Ainda que, ao menos neste primeiro momento, especialistas defendam que os ativos brasileiros estejam distantes dos problemas no SVB, qualquer volatilidade muito brusca no mercado norte-americano pode balançar carteiras por aqui, já que estamos falando do maior mercado de investimentos do mundo, de onde vêm investidores estrangeiros que ajudam a impulsionar a Bolsa brasileira. “A gente tem impactos indiretos que podem sim afetar os bancos aqui, pelo menos nos preços das ações e, claro, afetar o sentimento em relação aos mercados emergentes e aí eu acho que o Brasil acaba se encaixando dentro disso”, avalia Jennie Li, estrategista de ações da XP.
“Fiquei bem atenta a tudo o que está acontecendo e me aproximei mais dos meus agentes de investimento.

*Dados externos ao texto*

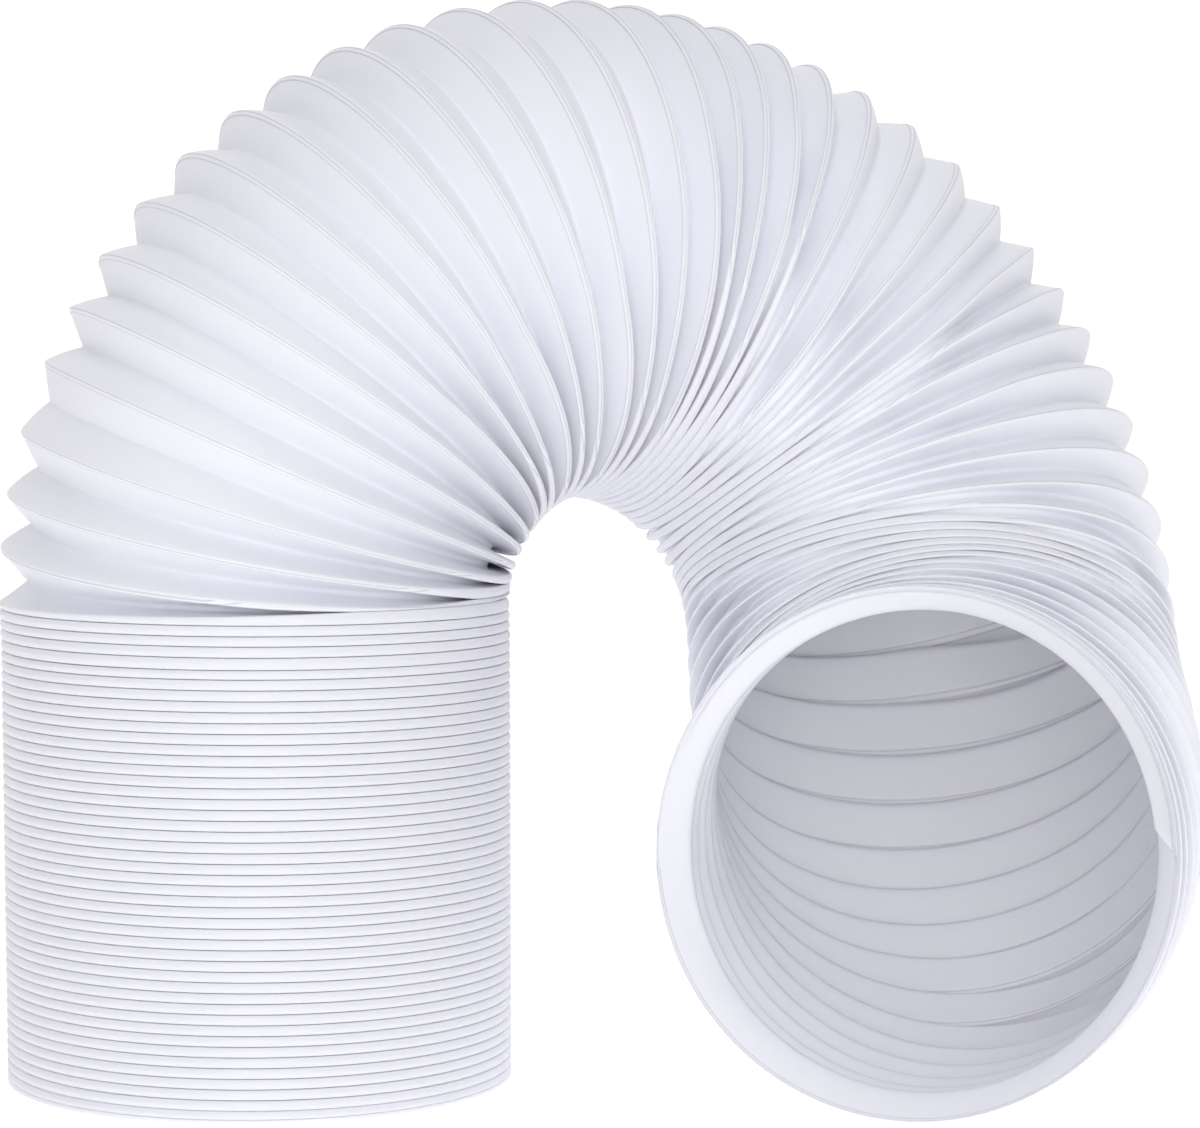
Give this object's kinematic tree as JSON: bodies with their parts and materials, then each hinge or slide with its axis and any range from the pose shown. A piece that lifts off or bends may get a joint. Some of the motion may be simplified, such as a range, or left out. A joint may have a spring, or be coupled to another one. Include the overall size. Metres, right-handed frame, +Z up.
{
  "type": "air conditioner exhaust hose",
  "caption": "Spiral-wound corrugated plastic exhaust hose, one end pushed together and standing upright, the rest pulled open into an arch whose open mouth faces forward.",
  "frame": {"origin": "centre of the footprint, on the floor that the hose stands on", "axes": "X runs from the standing end to the open mouth, Y points to the back, away from the side the mouth faces, Z is up"},
  "size_m": [0.3548, 0.234, 0.3206],
  "materials": {
    "white_polypropylene": "satin white, slightly cool, moulded strip"
  },
  "bodies": {
    "root": {"hose": "white_polypropylene"}
  },
  "joints": []
}
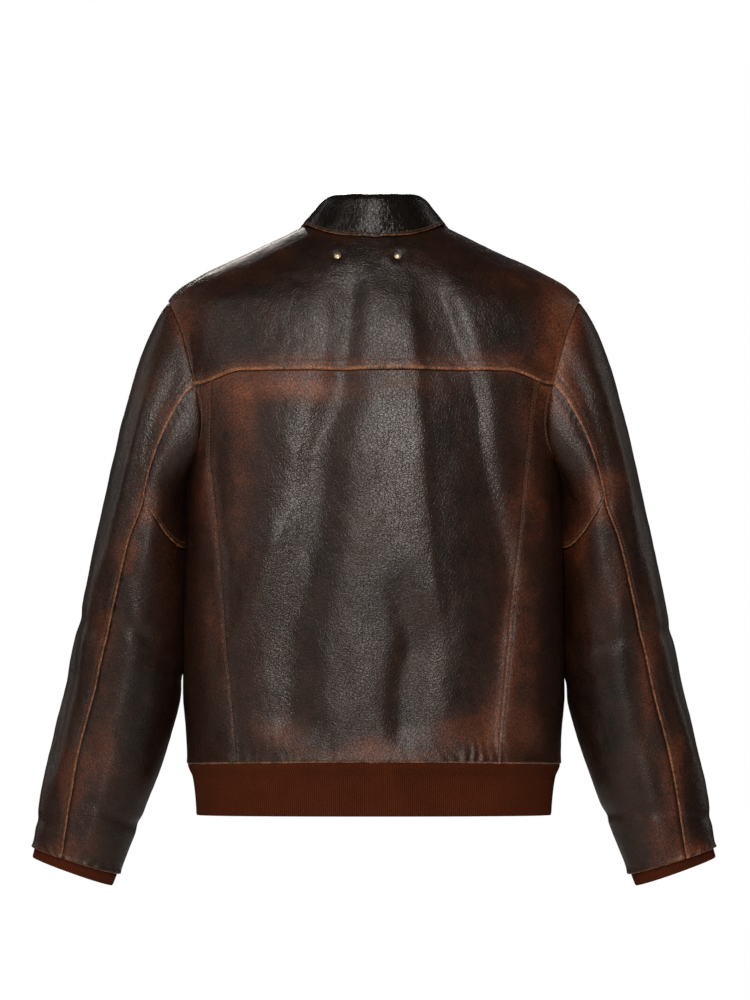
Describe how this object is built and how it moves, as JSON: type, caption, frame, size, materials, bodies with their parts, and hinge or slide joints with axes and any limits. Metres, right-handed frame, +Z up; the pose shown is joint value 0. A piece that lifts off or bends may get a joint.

Tenho medo de esse ciclo se prolongar” Alessandra Canuto, consultora em educação corporativa
O que dificulta uma crise igual à dos bancos americanos acontecer no Brasil é a estrutura da regulação bancária, bem mais rígida do que o sistema internacional previsto no Acordo Basileia, o que dá ao correntista nacional um grau maior de segurança. “O Brasil possui uma legislação muito mais dura que a dos países envolvidos na crise bancária. Na nossa visão, os grandes bancos seguem muito bem, com liquidez suficiente para cobrir saques e investimentos” explica, Rodrigo Laureano.
Com tantos eventos balançando o mercado global, para os investidores brasileiros que quiserem mais proteção no momento, seja por temores com o caso SVB, seja por questões ligadas ao mercado doméstico, a diversificação internacional ainda é a estratégia mais recomendada pelos especialistas que afirmam não haver necessidade de corridas para saques. “Não acho que seja um momento para as pessoas tirarem o dinheiro ou cancelar investimentos, só se tiverem com eles alocados em bancos pequenos, aí sim recomendo que busquem alternativas mais seguras”, afirma o professor honorário da Universidade de Oxford Daniel Toledo.